How to check an exchange yourself

Before depositing, check the firm against the FCA register and its cryptoasset-registration lists, read the prescribed risk warning rather than the marketing, and confirm the exchange's own terms permit UK clients for the products you want. Never treat a high advertised referral commission as a signal of safety — the FCA bans those incentives precisely because they distort the decision.

Then secure your own side: strong two-factor authentication, withdrawal address whitelisting, and only an active balance kept on the exchange. Cryptoassets are highly volatile and, for UK retail consumers, largely outside compensation-scheme protection — you can lose everything you put in.

Frequently asked questions

What is the best crypto exchange for the UK?

There is no single 'best' UK exchange, and Exchange Atlas does not rank one: the FCA prohibits referral incentives in crypto promotions, so a monetised UK listing would be non-compliant. The right exchange for you is one that is permitted to serve UK clients for the products you want, that you can verify on the FCA register, and whose risk warning and terms you have read. Crypto is high-risk; this is information, not financial advice.

Why doesn't Exchange Atlas recommend a crypto exchange for the UK?

Because the FCA prohibits referral and 'refer-a-friend' incentives in crypto promotions to UK consumers, a standard affiliate referral listing would be non-compliant. We deliberately show no monetised UK listings and publish an information-only regulatory guide instead. Always verify a firm on the FCA register before depositing. This is information, not financial advice.

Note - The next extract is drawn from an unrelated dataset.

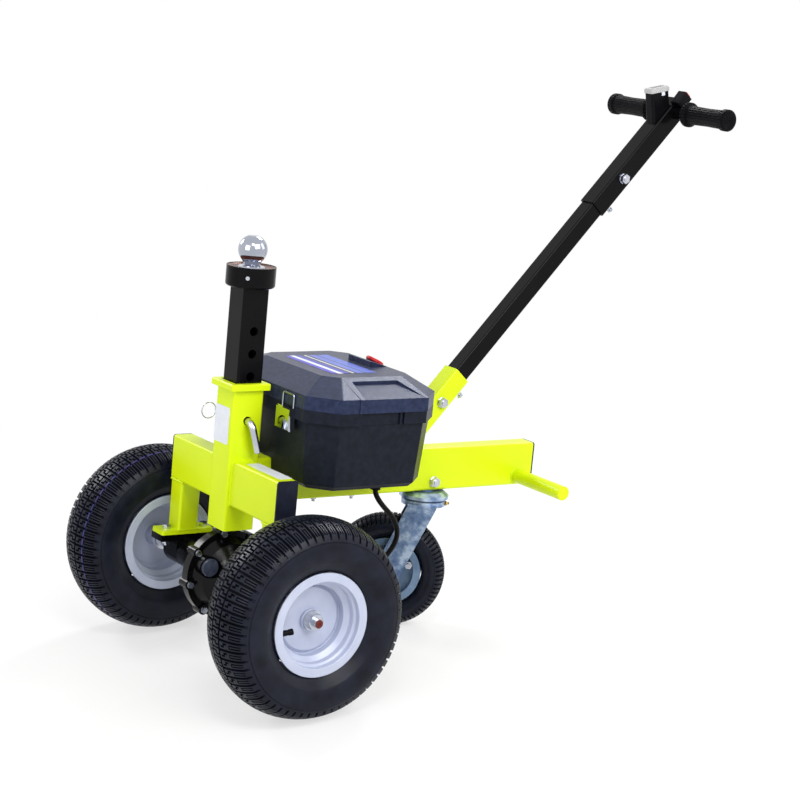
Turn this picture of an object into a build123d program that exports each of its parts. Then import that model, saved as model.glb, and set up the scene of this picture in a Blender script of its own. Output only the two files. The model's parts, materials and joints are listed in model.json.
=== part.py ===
from build123d import *
import os
from math import asin, atan, atan2, cos, degrees, hypot, radians, sin, sqrt, tan

# Electric trailer dolly, in millimetres.
# It is built upright, with the hitch post on x = 0, y = 0 and +X toward the handle,
# and then tipped back until the drive wheels and the caster stand on the floor.

# Fits
slide_clearance = 0.3
running_clearance = 0.05
seat_gap = 0.3
fit_gap = 0.1
bolt_clearance = 0.5

# Bolts, as shares of the thread's diameter
nut_across = 1.64
nut_height = 0.8
head_height = 0.65
washer_across = 1.95
washer_height = 1.5
bolt_stub = 10.0

# Hitch post, ball tube and tow ball
ball_tube_size = 50.0
ball_tube_wall = 5.0
ball_tube_corner = 4.0
ball_tube_bottom = 310.0
ball_tube_top = 680.5
tube_play = 1.5
post_wall = 3.5
post_bottom = 256.0
post_top = 505.0
collar_lip = 8.5
collar_height = 11.0
collar_edge = 2.0
pin_diameter = 13.0
pin_play = 1.35
pin_height = 450.0
pin_hole_pitch = 39.25
pin_holes = 5
pin_far_end = 74.0
pin_near_reach = 44.0
pin_handle_end = (13.0, -50.0, 398.0)
pin_bend = 14.0
clip_y = 66.0
clip_shank_diameter = 4.0
clip_shank_end = 12.0
clip_ring_radius = 14.0
clip_wire = 1.8
cup_diameter = 86.0
cup_height = 36.0
cup_wall = 2.0
cup_recess = 6.0
cup_rounding = 5.0
ring_inner_height = 3.0
ring_outer_height = 5.2
ring_lip = 2.5
screw_direction = 232.0
screw_height = 699.0
screw_hole_diameter = 9.4
screw_hole_depth = 8.0
screw_diameter = 7.0
ball_diameter = 50.8
ball_height = 744.0
ball_flat_diameter = 18.0
ball_base_diameter = 48.0
ball_base_height = 5.0
ball_ring_diameter = 31.0
ball_ring_height = 2.5
ball_neck_low = 27.0
ball_neck_high = 35.0

# Cross arms, legs and feet
arm_depth = 40.0
frame_height = 80.0
frame_bottom = 301.0
tube_wall = 3.0
tube_corner = 5.0
arm_reach = 178.6
arm_x = -3.0
leg_size = 40.0
foot_thickness = 8.0
foot_length = 104.0
foot_corner = 4.0
foot_top = 213.4
foot_bolt_spacing = 74.0
foot_bolt_diameter = 8.0
cap_thickness = 3.0
cap_plug_length = 12.0

# Main beam and foot bar
beam_width = 40.0
beam_end = 643.0
foot_bar_diameter = 27.0
foot_bar_length = 326.0
foot_bar_x = 610.0
foot_bar_height = 319.0
foot_bar_edge = 2.0
beam_bolt_x = 416.5
beam_bolt_height = 318.0
beam_bolt_diameter = 10.0

# Handle, measured along its own slope from where it meets the beam
handle_angle = 48.2
handle_foot_x = 339.5
handle_tube_size = 32.0
handle_tube_wall = 2.5
handle_tube_corner = 3.0
socket_wall = 3.7
socket_length = 180.5
socket_start = -60.0
handle_tube_start = 60.0
handle_tube_end = 690.0
sleeve_wall = 2.7
sleeve_start = 600.0
sleeve_end = 872.0
sleeve_cap = 2.5
socket_bolt_station = 116.0
sleeve_bolt_station = 680.0
handle_bolt_diameter = 10.0
socket_clamp_station = 158.0
sleeve_clamp_station = 628.0
clamp_diameter = 6.0
clamp_reach = 18.4
bar_station = 853.0
bar_diameter = 25.0
bar_length = 318.0
grip_length = 114.0
grip_diameter = 36.0
grip_waist = 34.0
grip_flange_diameter = 47.0
grip_flange_width = 6.0
grip_bulge_diameter = 41.0
grip_bulge_width = 13.0
grip_end = 166.0
gauge_station = 829.0
gauge_rise = 43.2
gauge_tilt = 12.0
gauge_length = 46.0
gauge_width = 26.0
gauge_inset = 3.0
gauge_corner = 5.0
gauge_cap_height = 9.0
gauge_cap_edge = 2.5
switch_rise = 36.75
switch_swing = 72.5
switch_angle = 51.3
switch_middle = -25.0
switch_length = 22.5
switch_width = 22.0
switch_depth = 28.0
rocker_length = 14.0
rocker_width = 15.0
rocker_rise = 3.5

# Drive wheels and axle
axle_x = 1.6
axle_height = 169.5
track = 524.0
tyre_radius = 172.0
tyre_width = 124.0
tyre_bulge_radius = 125.0
tyre_shoulder_radius = 157.0
tyre_shoulder = 53.0
rim_lip_radius = 89.5
rim_seat_radius = 77.0
rim_step_radius = 73.0
rim_seat_low = 39.0
rim_step_low = 26.0
rim_well_low = 21.0
rim_well_radius = 64.0
rim_width = 100.0
rim_wall = 3.0
rim_disc = 8.0
rim_dish = 5.0
rim_bend = 1.2
hub_diameter = 38.0
hub_low = -26.0
hub_high = 18.0
axle_diameter = 25.0
axle_inner_end = 60.0
axle_collar_diameter = 36.0
axle_collar_width = 6.0
axle_thread_diameter = 16.0
axle_thread_length = 22.0
axle_nut_size = 26.0
axle_nut_height = 11.0
axle_washer_height = 3.0
axle_tube_diameter = 52.0
axle_tube_end = 186.0
saddle_drop = 8.0
saddle_block_half = 26.0
saddle_plate = 12.0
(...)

Does a MiCA licence let an exchange operate in the UK?

No. A MiCA CASP authorisation passports across the EU/EEA but does not apply in the UK, which has its own FCA-led regime. An exchange serving UK consumers must comply with UK financial-promotions rules and the relevant FCA registration, regardless of any EU licence. Check the FCA register, not the ESMA register, for UK status. This is information, not financial advice.